NHS hospitals are to be invited by the Government to set up profit-making branches abroad to raise funds for patients at home and raise the international profile of the health service.
Officials from the Department of Health and UK Trade and Industry will launch the joint scheme this autumn, which will aim to build links between hospitals wishing to expand and foreign governments which want access to British health services.
Under the programme, hospitals including Great Ormond Street, the Royal Marsden and Guy's and St Thomas' could create new branches.
According to reports in the Independent, upfront investment could only be drawn from income received from private patients and any profits made abroad would be channelled back to the UK.

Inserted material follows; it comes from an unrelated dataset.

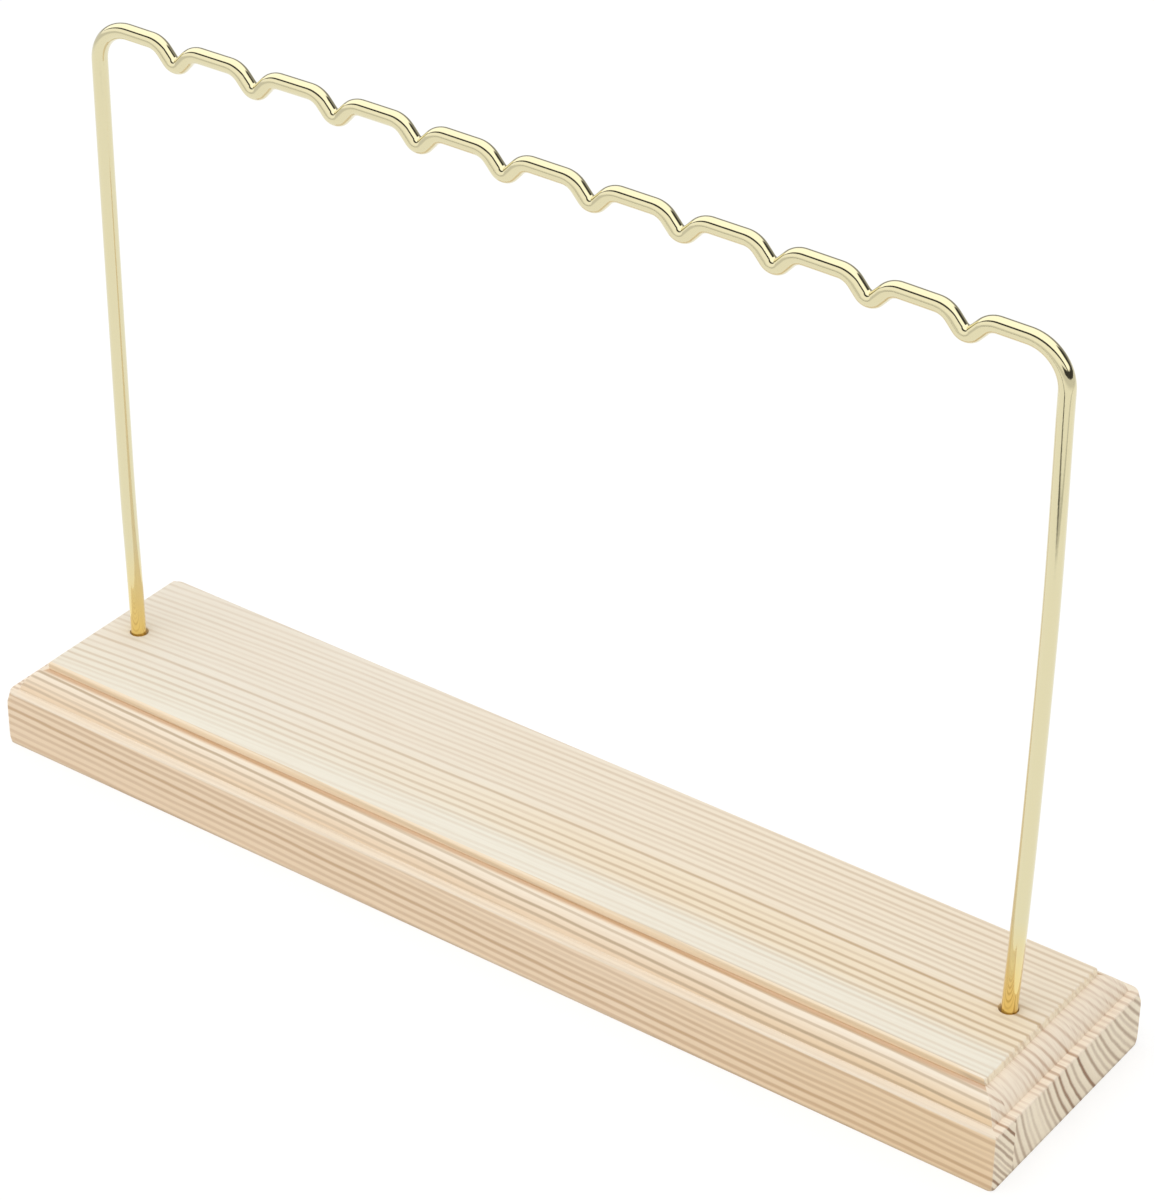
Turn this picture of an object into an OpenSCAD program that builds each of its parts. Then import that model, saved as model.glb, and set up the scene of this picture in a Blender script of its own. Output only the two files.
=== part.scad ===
// Earring display stand: a pine board with a moulded edge carries one bent wire frame,
// whose level top bar is notched so that hooks hang at even distances.
// Sizes are in millimetres. The origin is the centre of the board's underside, +Z is up,
// +X runs along the board and +Y runs from its front edge to its back edge.

/* [Base board] */
// Length of the board
base_length = 260; // [230:1:340]
// Width of the board, front to back
base_width = 58; // [48:1:90]
// Thickness of the board
base_thickness = 20.5; // [18:0.5:32]
// Radius of the eased bottom edges
bottom_easing = 0.4; // [0.2:0.1:2]
// How far the sanded flat on each upright corner reaches along each side
corner_flat = 0.7; // [0.3:0.1:2]

/* [Moulded edge] */
// Width of the moulding, from the edge of the board in to the flat top
moulding_width = 7; // [5:0.1:10]
// Height of the small step from the flat top down to the moulding
step_height = 1.7; // [0.5:0.1:2.5]
// Radius of the rounded slope below the step
sweep_radius = 9.6; // [6:0.2:40]
// Drop from the flat top to the narrow shelf at the foot of the rounded slope
shelf_drop = 6.5; // [5:0.1:8]
// Width of the narrow shelf, from the slope to its own rounded edge
shelf_width = 1.2; // [0.2:0.1:2]
// Radius of the shelf's outer edge, down to the side of the board
lip_radius = 0.6; // [0.3:0.1:2]

/* [Leg holes] */
// Distance from each end of the board to the middle of its leg hole
hole_inset = 15; // [12:0.1:20]
// Depth of the blind leg holes below the flat top
hole_depth = 14; // [8:0.5:15]
// How much wider a leg hole is than the wire
hole_clearance = 0.7; // [0.3:0.1:1.5]

/* [Wire frame] */
// Diameter of the wire
wire_diameter = 3.5; // [2.5:0.1:4]
// Height of the top of the bar above the table
frame_height = 173.8; // [120:0.2:240]
// Radius of the two top corners, at the middle of the wire
corner_radius = 8.6; // [5:0.1:12]
// How far the foot of each leg stands outwards from the middle of its hole
leg_spring = 0.1; // [0:0.02:0.15]
// How far each leg leans outwards on its way up, in degrees
leg_lean = 0.45; // [0:0.05:0.5]

/* [Notches] */
// Number of notches in the bar
notch_count = 10; // [4:1:12]
// Distance from the outside of each bent corner's middle line to the middle of the nearest notch
end_notch_distance = 21.4; // [18:0.1:26]
// Drop of the middle of the wire from the bar to the root of a notch
notch_depth = 4; // [3:0.1:5.5]
// Slope of the sides of a notch
notch_slope = 48; // [38:1:55]
// Radius at the root of a notch, at the middle of the wire
root_radius = 2.2; // [2:0.1:3]
// Radius at the shoulders of a notch, at the middle of the wire
shoulder_radius = 4.6; // [3:0.1:6]

/* [Hidden] */

// How far a cutting shape reaches past the surface that it cuts
overshoot = 1;
// Facets of each circle in the preview
$fn = 64;

// Middle of the lip's arc, and the two ends of the rounded slope, from the board's edge
lip_centre = [-lip_radius, base_thickness - shelf_drop - lip_radius];
sweep_bottom = [-lip_radius - shelf_width, base_thickness - shelf_drop];
sweep_top = [-moulding_width, base_thickness - step_height];
sweep_chord = sweep_top - sweep_bottom;
sweep_outward = [sweep_chord[1], -sweep_chord[0]] / norm(sweep_chord);
sweep_centre = (sweep_bottom + sweep_top) / 2
    - sweep_outward * sqrt(pow(sweep_radius, 2) - pow(norm(sweep_chord) / 2, 2));

hole_x = base_length / 2 - hole_inset;
hole_diameter = wire_diameter + hole_clearance;
hole_floor = base_thickness - hole_depth;

// The leg's straight length, from the rim of its foot on the hole's floor to the bent corner
bar_z = frame_height - wire_diameter / 2;
leg_rise = bar_z - corner_radius - hole_floor - (corner_radius + wire_diameter / 2) * sin(leg_lean);
leg_length = leg_rise / cos(leg_lean);
corner_x = hole_x + leg_spring + leg_length * sin(leg_lean) + corner_radius * (1 - cos(leg_lean));
notch_pitch = 2 * (corner_x - end_notch_distance) / (notch_count - 1);
first_notch_x = end_notch_distance - corner_x;

// The pieces of wire are joined at this scale, at which a rounded last digit opens no joint
wire_scale = 0.01;
// How far past its middle each half of a straight run of the bar is drawn
run_overlap = 0.5;

// Places on one side of a notch, with the middle of the bar at height 0
root_centre = [0, root_radius - notch_depth];
flank_bottom = root_centre + root_radius * [sin(notch_slope), -cos(notch_slope)];
flank_drop = notch_depth - (root_radius + shoulder_radius) * (1 - cos(notch_slope));
flank_length = flank_drop / sin(notch_slope);
notch_reach = flank_length * cos(notch_slope) + (root_radius + shoulder_radius) * sin(notch_slope);
half_run = notch_pitch / 2 - notch_reach + run_overlap;
half_end_run = (end_notch_distance - corner_radius - notch_reach) / 2 + run_overlap;

// What is cut away to round a corner of the given radius, with the corner at the origin
module corner_cut(radius) {
    difference() {
        translate([-overshoot, -overshoot]) square(radius + overshoot);
        translate([radius, radius]) circle(radius);
    }
}

// What the moulding cutter takes off, with the edge of the board at x = 0
module moulding_cut() {
    difference() {
        translate([-moulding_width, lip_centre[1]])
            square([moulding_width + overshoot, base_thickness - lip_centre[1] + overshoot]);
        translate(lip_centre) circle(lip_radius);
        translate([-moulding_width, lip_centre[1]])
            square([moulding_width - lip_radius, lip_radius]);
        intersection() {
            translate(sweep_centre) circle(sweep_radius);
            translate([-moulding_width, lip_centre[1]])
                square([moulding_width - lip_radius - shelf_width, sweep_top[1] - lip_centre[1]]);
        }
    }
}

// Cross-section of the board over the given span, standing on y = 0
module board_section(span) {
    difference() {
        translate([-span / 2, 0]) square([span, base_thickness]);
        for (side = [0, 1]) mirror([side, 0]) {
            translate([span / 2, 0]) moulding_cut();
            translate([-span / 2, 0]) corner_cut(bottom_easing);
        }
    }
}

// The board: the long and the cross section meet in mitres at the corners
module wooden_base() {
    color("wheat")
    difference() {
        intersection() {
            rotate([90, 0, 90])
                linear_extrude(base_length + 2 * overshoot, center = true) board_section(base_width);
            rotate([90, 0, 0])
                linear_extrude(base_width + 2 * overshoot, center = true) board_section(base_length);
        }
        for (end = [-1, 1], side = [-1, 1])
            translate([end * base_length / 2, side * base_width / 2, base_thickness / 2])
                rotate([0, 0, 45])
                    cube([sqrt(2) * corner_flat, sqrt(2) * corner_flat, base_thickness + 2 * overshoot],
                        center = true);
        for (end = [-1, 1])
            translate([end * hole_x, 0, hole_floor])
                cylinder(h = hole_depth + overshoot, d = hole_diameter);
    }
}

// A straight length of wire in the plane of the frame: it starts at [x, z] and runs
// straight up, or leans towards +X by an angle
module straight_wire(from, length, angle = 0) {
    translate(wire_scale * [from[0], 0, from[1]]) rotate([0, angle, 0])
        cylinder(h = wire_scale * length, d = wire_scale * wire_diameter);
}

// A bend in the plane of the frame: an arc about [x, z], with angles counted from +X to +Z
module wire_bend(centre, radius, start, sweep) {
    translate(wire_scale * [centre[0], 0, centre[1]]) rotate([90, 0, 0]) rotate([0, 0, start])
        rotate_extrude(angle = sweep) translate([wire_scale * radius, 0])
            circle(d = wire_scale * wire_diameter);
}

// The right-hand half of a notch, and a straight run of the given length beside it
module half_notch(run) {
    wire_bend(root_centre, root_radius, 270, notch_slope);
    straight_wire(flank_bottom, flank_length, 90 - notch_slope);
    wire_bend([notch_reach, -shoulder_radius], shoulder_radius, 90, notch_slope);
    straight_wire([notch_reach, 0], run, 90);
}

// The right-hand leg, its bent corner and the end of the bar, with the middle of the bar at height 0
module leg() {
    translate(wire_scale * [corner_x - corner_radius, 0, 0]) {
        straight_wire([0, 0], half_end_run, -90);
        translate(wire_scale * [0, 0, -corner_radius]) rotate([0, leg_lean, 0]) {
            wire_bend([0, 0], corner_radius, 0, 90 + leg_lean);
            straight_wire([corner_radius, 0], leg_length, 180);
        }
    }
}

// The wire frame: a leg in each hole, two bent corners and the notched bar
module wire_frame() {
    last = notch_count - 1;
    color("palegoldenrod")
    scale(1 / wire_scale)
    translate(wire_scale * [0, 0, bar_z]) {
        for (i = [0:last])
            translate(wire_scale * [first_notch_x + i * notch_pitch, 0, 0]) {
                half_notch(i == last ? half_end_run : half_run);
                mirror([1, 0, 0]) half_notch(i == 0 ? half_end_run : half_run);
            }
        leg();
        mirror([1, 0, 0]) leg();
    }
}

wooden_base();
wire_frame();
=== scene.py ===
"""Looks of the earring display stand: a moulded pine board and a notched wire frame.

Everything is worked out in millimetres in the frame of the solids (+X along the board, +Y to
its back, +Z up) and becomes metres when it is put into a mesh.
"""

import bmesh
import bpy
import numpy as np
from mathutils import Matrix, Vector
from mathutils.geometry import delaunay_2d_cdt


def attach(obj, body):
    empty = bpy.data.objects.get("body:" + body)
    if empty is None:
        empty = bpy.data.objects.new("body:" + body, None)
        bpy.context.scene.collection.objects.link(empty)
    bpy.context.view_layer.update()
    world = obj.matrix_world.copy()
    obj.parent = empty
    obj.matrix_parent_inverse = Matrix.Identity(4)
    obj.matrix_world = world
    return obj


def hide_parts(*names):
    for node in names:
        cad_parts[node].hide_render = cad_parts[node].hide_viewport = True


MM = 0.001

# The board, in millimetres, as the solid has it, with the finer radii of the worn wood
LENGTH, WIDTH, THICKNESS = 260.0, 58.0, 20.5
MOULDING, STEP, SHELF_Z, FACE_TOP = 7.0, 1.7, 13.85, 13.5
SWEEP_FOOT, SWEEP_RADIUS, LIP_RADIUS, EASING = 2.15, 6.6, 0.35, 0.12
STEP_FOOT, STEP_EDGE_RADIUS = THICKNESS - STEP, 0.4
HOLE_X, HOLE_RADIUS, HOLE_FLOOR, HOLE_MOUTH = 115.0, 2.1, 6.5, 2.3
# How far from the board's middle the two mitre lines of an end would meet
MITRE_X = (LENGTH - WIDTH) / 2
# Where the strip along the front is glued on
GLUE_Y = -21.3
# The wire, in millimetres, as the solid has it
WIRE_RADIUS, BAR_Z, CORNER_RADIUS, CORNER_X = 1.75, 172.05, 8.6, 116.332
NOTCHES, END_NOTCH, NOTCH_DEPTH, NOTCH_SLOPE = 10, 21.4, 4.0, np.radians(48)
ROOT_RADIUS, SHOULDER_RADIUS = 2.2, 4.6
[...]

The proposal was reportedly inspired by hospitals in America, including Baltimore's John Hopkins, opening similar branches abroad.

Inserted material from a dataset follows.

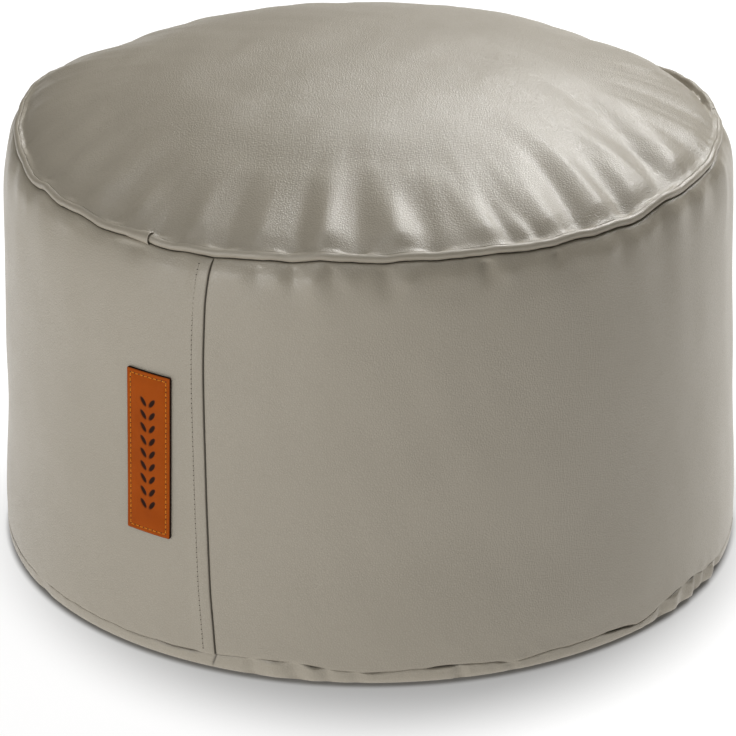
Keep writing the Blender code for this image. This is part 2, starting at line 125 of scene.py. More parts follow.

Health Minister Anne Milton said: "This is good news for NHS patients who will get better services at their local hospital as a result of the work the NHS is doing abroad and the extra investment that will generate.
"This is also good news for the economy, which will benefit from the extra jobs and revenue created by our highly successful life sciences industries as they trade more across the globe.
"The NHS has a world-class reputation, and this exciting development will make the most of that to deliver real benefits for both patients and taxpayers."
But the move was criticised in some quarters.
Katherine Murphy, chief executive of the Patients Association, told the Independent: "The guiding principle of the NHS must be to ensure that outcomes and care for patients comes before profits.
"At a time of huge upheaval in the health service, when waiting times are rising and trusts are being asked to make £20 billion of efficiency savings, this is another concerning distraction. The priority of the Government, hospital trusts and clinicians should be NHS patients."